L’empereur n’avait pas tardé à connaître la fin tragique du duc de Bourbon. Il lui donna des regrets publics, et pendant cinq jours il prescrivit en son honneur des services religieux auxquels il assista lui-même[1]. Il avait appris ensuite le pillage sanglant de Rome, la capitulation contrainte de Clément VII dans le château Saint-Ange et sa captivité prolongée. Ces événemens inouis avaient répandu beaucoup d’affliction parmi les catholiques espagnols.

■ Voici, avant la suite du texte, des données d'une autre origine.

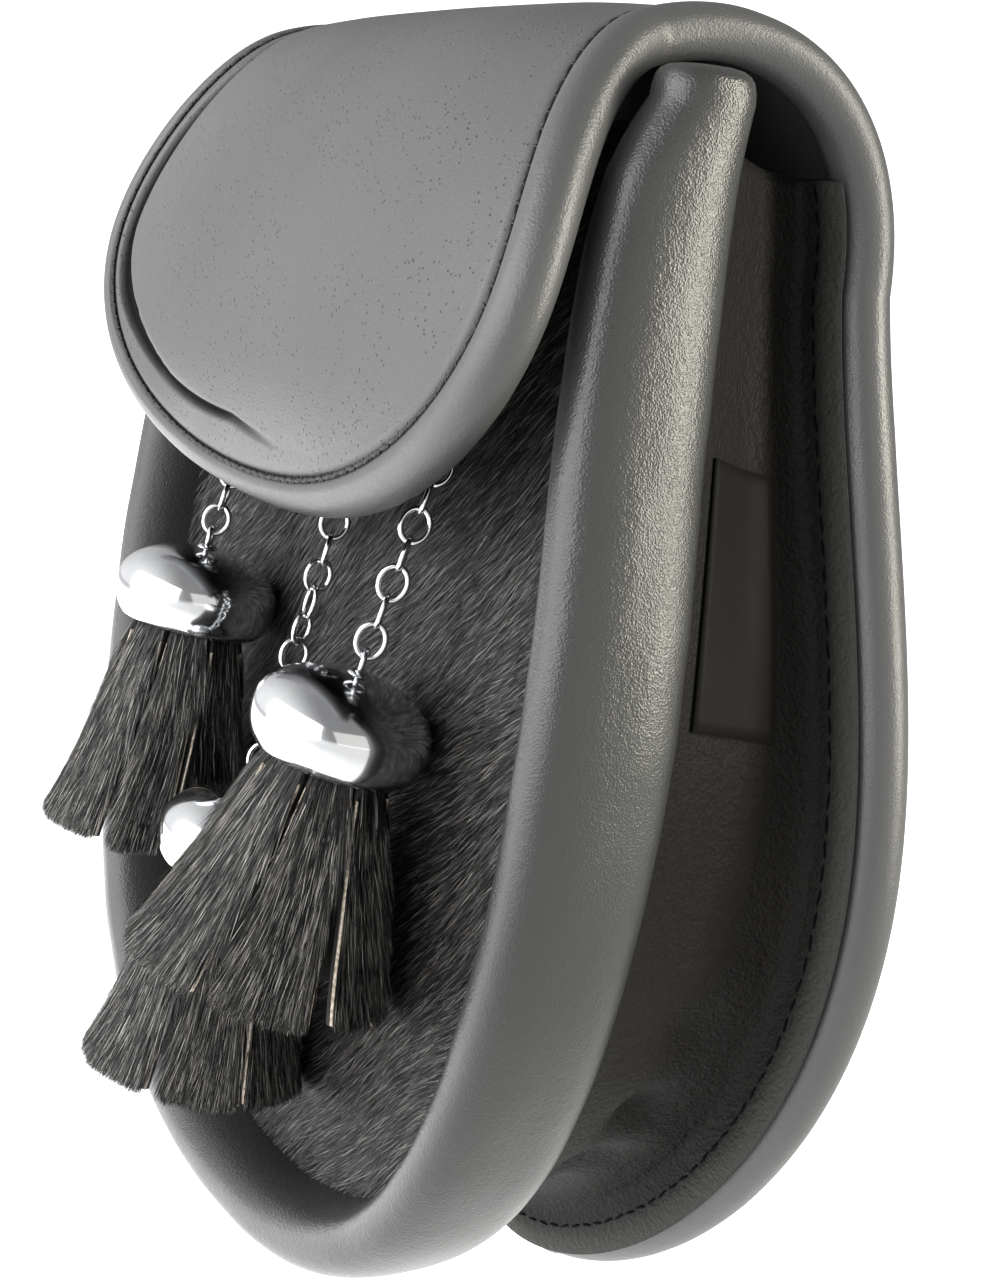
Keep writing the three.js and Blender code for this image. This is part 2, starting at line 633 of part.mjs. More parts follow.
function tassel(row) {
  const { cap: centre, tip, axis } = dropPlan(row);
  const turn = turnTo(axis);
  const length = centre.distanceTo(tip);
  const place = (v) => v.applyQuaternion(turn).add(centre);
  const head = new THREE.CylinderGeometry(TASSEL.head - 1.6, TASSEL.head, TASSEL.headTop - TASSEL.headBottom, 10);
  head.rotateX(Math.PI / 2);
  head.translate(0, 0, (TASSEL.headTop + TASSEL.headBottom) / 2);
  head.applyQuaternion(turn);
  head.translate(centre.x, centre.y, centre.z);

  const strip = (k) => {
    const angle = (2 * Math.PI * (k + 0.5)) / STRIPS;
    const out = new THREE.Vector3(Math.cos(angle), Math.sin(angle), 0);
    const side = new THREE.Vector3(-Math.sin(angle), Math.cos(angle), 0);
    const ends = k % 2 ? 0 : 1.2;
    const list = Array.from({ length: 4 }, (_, i) => {
      const share = i / 3;
      const z = lerp(TASSEL.start, -(length - ends), share);
      const radius = lerp(TASSEL.topRadius, row.flare, share ** 1.15);
      const width = lerp(TASSEL.topWidth, TASSEL.endWidth * row.flare, share) / 2;
      const thick = TASSEL.thick / 2;
      const layer = k % 2 ? 0 : 0.9 * share;
      return [[-width, -thick], [width, -thick], [width, thick], [0, thick * 1.8], [-width, thick]].map(([w, t]) => {
        const v = out.clone().multiplyScalar(radius + t + layer).addScaledVector(side, w);
        v.z = z;
        return rested(place(v), row);
      });
    });
    return rings(list, false);
  };
  const core = rings(Array.from({ length: 4 }, (_, i) => {
    const share = i / 3;
    const radius = lerp(TASSEL.topRadius - 0.5, row.flare * TASSEL.core, share);
    return Array.from({ length: 8 }, (__, s) => {
      const a = (2 * Math.PI * s) / 8;
      return rested(place(new THREE.Vector3(radius * Math.cos(a), radius * Math.sin(a),
        lerp(-6, -(length - 4), share))), row);
    });
  }), false);
  return fuse([head, core, ...Array.from({ length: STRIPS }, (_, k) => strip(k))]);
}

const finishes = {
  leather: { color: 0x3c3b39, roughness: 0.42, metalness: 0 },
  wall: { color: 0x1d1b19, roughness: 0.55, metalness: 0 },
  fur: { color: 0x17150f, roughness: 0.7, metalness: 0 },
  chrome: { color: 0xd8dadc, roughness: 0.08, metalness: 1 },
};

const pouch = new THREE.Group();

function addPiece(name, geometry, finish) {
  const mesh = new THREE.Mesh(geometry, new THREE.MeshStandardMaterial(finishes[finish]));
  mesh.name = name;
  pouch.add(mesh);
}

addPiece('back_flap', backAndFlap(), 'leather');
addPiece('front_frame', frontFrame(), 'leather');
addPiece('front_panel', frontPanel(), 'fur');
addPiece('gusset', gusset(), 'wall');
addPiece('gusset_patch', gussetPatch(), 'wall');
addPiece('belt_loop', beltLoop(), 'leather');
DROPS.forEach((row) => {
  addPiece(`chain_anchor_${row.name}`, chainAnchor(row), 'chrome');
  addPiece(`chain_${row.name}`, chain(row), 'chrome');
  addPiece(`cap_${row.name}`, cap(row), 'chrome');
  addPiece(`tassel_${row.name}`, tassel(row), 'fur');
});

// The origin is the middle of the belt loop's slot.
pouch.position.set(0, -(SKIN_ABOVE_ROLL + GAP + LOOP.slot / 2), -LOOP.z);

export default pouch;
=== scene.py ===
"""Sporran pouch: leather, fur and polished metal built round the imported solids."""

import logging
import math
from dataclasses import dataclass
from enum import Enum
from typing import Sequence

import bmesh
import bpy
import numpy as np
from mathutils import Matrix, Vector


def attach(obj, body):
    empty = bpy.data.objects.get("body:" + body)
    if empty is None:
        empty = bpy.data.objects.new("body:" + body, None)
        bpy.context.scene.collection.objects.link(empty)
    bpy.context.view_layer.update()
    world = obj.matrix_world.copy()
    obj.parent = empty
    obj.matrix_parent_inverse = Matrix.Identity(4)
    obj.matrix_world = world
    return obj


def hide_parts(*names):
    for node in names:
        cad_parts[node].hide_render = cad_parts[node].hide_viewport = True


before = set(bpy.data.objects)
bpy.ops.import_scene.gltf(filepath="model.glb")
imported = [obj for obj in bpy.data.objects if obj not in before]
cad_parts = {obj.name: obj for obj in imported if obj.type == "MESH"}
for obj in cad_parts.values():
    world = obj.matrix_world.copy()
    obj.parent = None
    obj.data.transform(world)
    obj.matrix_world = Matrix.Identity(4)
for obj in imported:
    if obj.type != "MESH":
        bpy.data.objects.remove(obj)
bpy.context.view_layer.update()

logging.basicConfig(level=logging.INFO, format="%(levelname)s %(message)s")
log = logging.getLogger("pouch")

MM = 0.001
ROW_SHIFT = np.array([0.0, -5.1, -45.0])
GAP = 0.3
SKIN = 2.2
FOLD_HEIGHT = 63.0
SEED = 20417

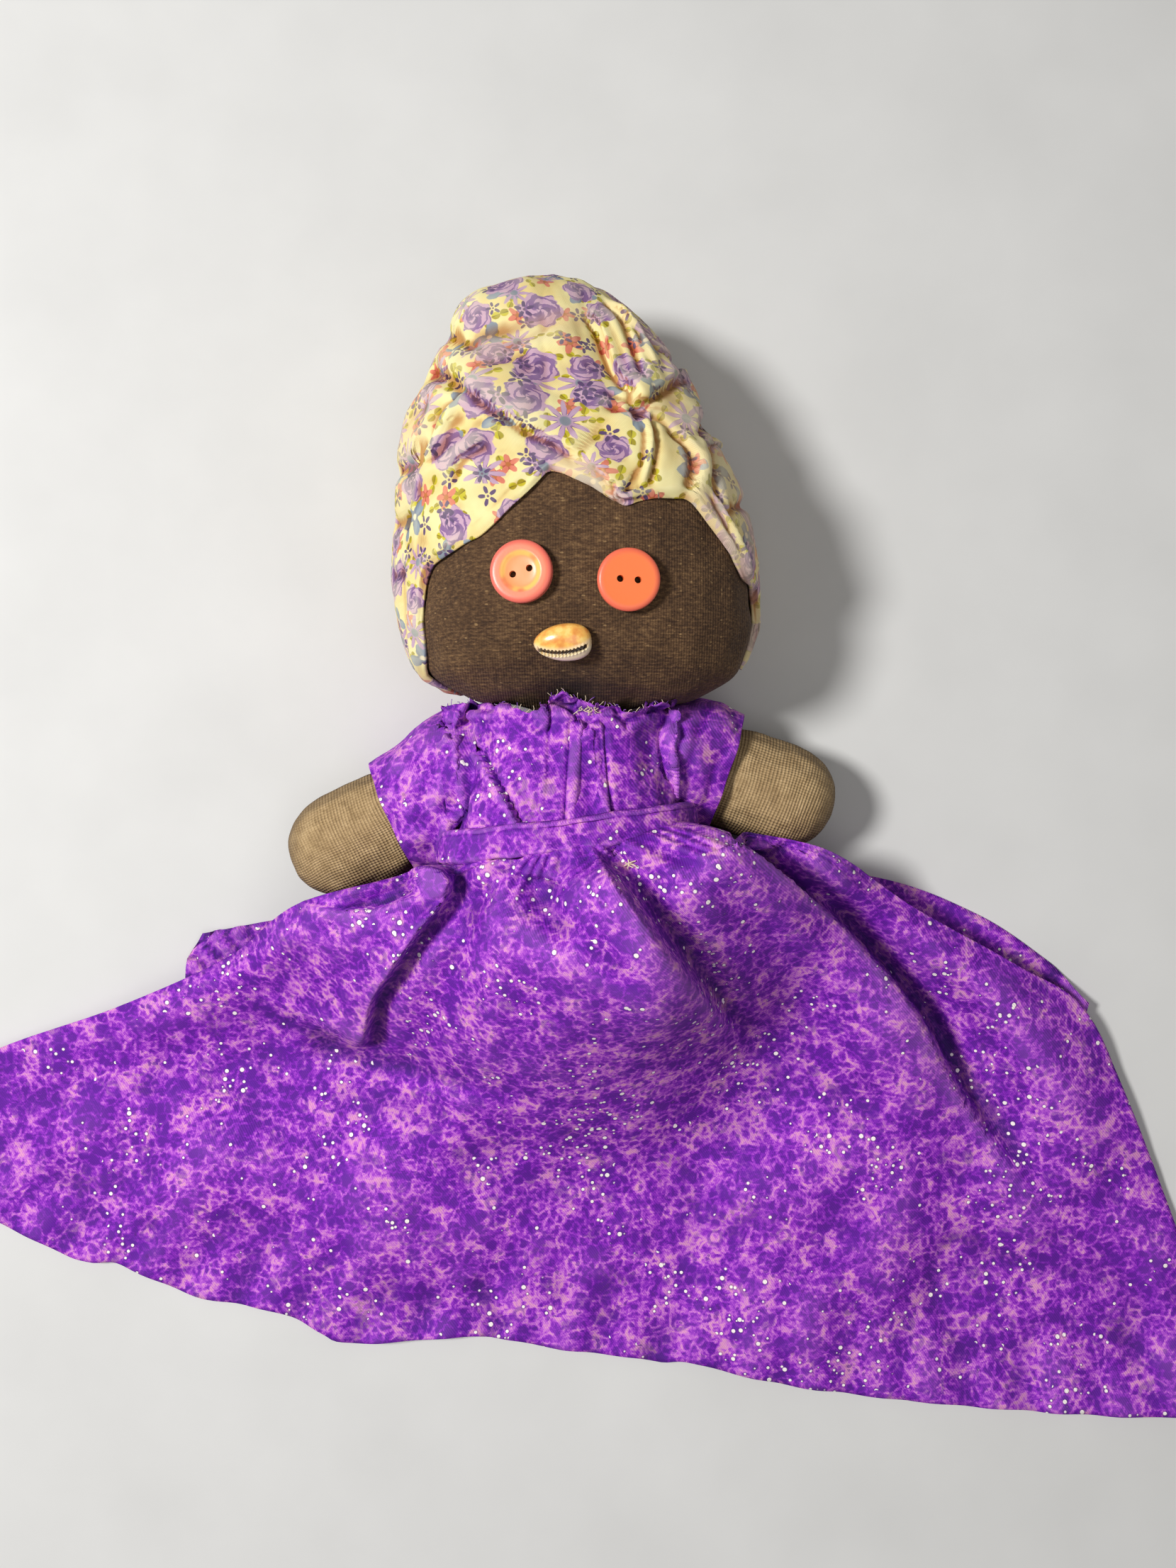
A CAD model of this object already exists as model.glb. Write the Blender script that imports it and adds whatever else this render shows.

Il affecta de s’en montrer attristé[2]. Il fit suspendre les fêtes alors célébrées pour l’heureuse naissance du fils que lui avait donné l’impératrice le 21 mai, et qui fut son successeur, Philippe II[3]. Redoutant l’effet produit dans le monde par le sac de Rome et la détention du pape, il s’en justifia en les attribuant à l’inimitié ingrate de Clément VII et à l’animosité opiniâtre de François Ier, qui avait enfreint tous ses engagemens envers lui.

Dans une lettre qu’il adressa aux princes chrétiens, il dit qu’il n’avait pas cessé d’être favorable à l’église romaine jusqu’à la partialité; qu’il avait mieux aimé, lorsqu’il était en Allemagne, s’exposer au déplaisir des Allemands, qui lui exprimaient envers elle leurs justes doléances en le suppliant d’y porter remède, que d’affaiblir l’autorité des souverains pontifes; que plus récemment, pour la paix et le bien universel de la république chrétienne, il avait délivré le roi de France sans se venger de ses injures et sans recouvrer tout ce qui avait été usurpé sur lui; que le très saint père Clément VII, se laissant tromper par quelques méchans personnages qui étaient autour de lui, au lieu de conserver la paix en bon pasteur, avait suscité une nouvelle guerre dans la chrétienté; qu’il avait, avec d’autres potentats italiens et le roi de France, à peine sorti de prison, fait une ligue pour chasser son armée d’Italie et lui enlever son royaume de Naples. il ajoutait qu’il n’avait rien omis pour éviter ce qui était survenu, qu’il avait donné au pape des avertissemens dont le pape

  1. « Esequie molto onorate si fecero per la morto del duca, le quali duravono cinque giorni, coll’ intervento di sua maestà. » Della vita e delle opero di Andrea Navagero par Cicogna d’après ses dépêches, p. 197. — Vistiose el emperador de luto : mando que se le hiziessen al duque unas solennissimas honras a las quales se hallo su magestad. Sandoval, t. I, lib. XVI, § XII, p. 823.
  2. « Ma venuta la nuova che il papa era prigione, non fu alcuno che non ne sentisse displacere. Cesare stesso monstrandone rammarico, etc. » Ibid.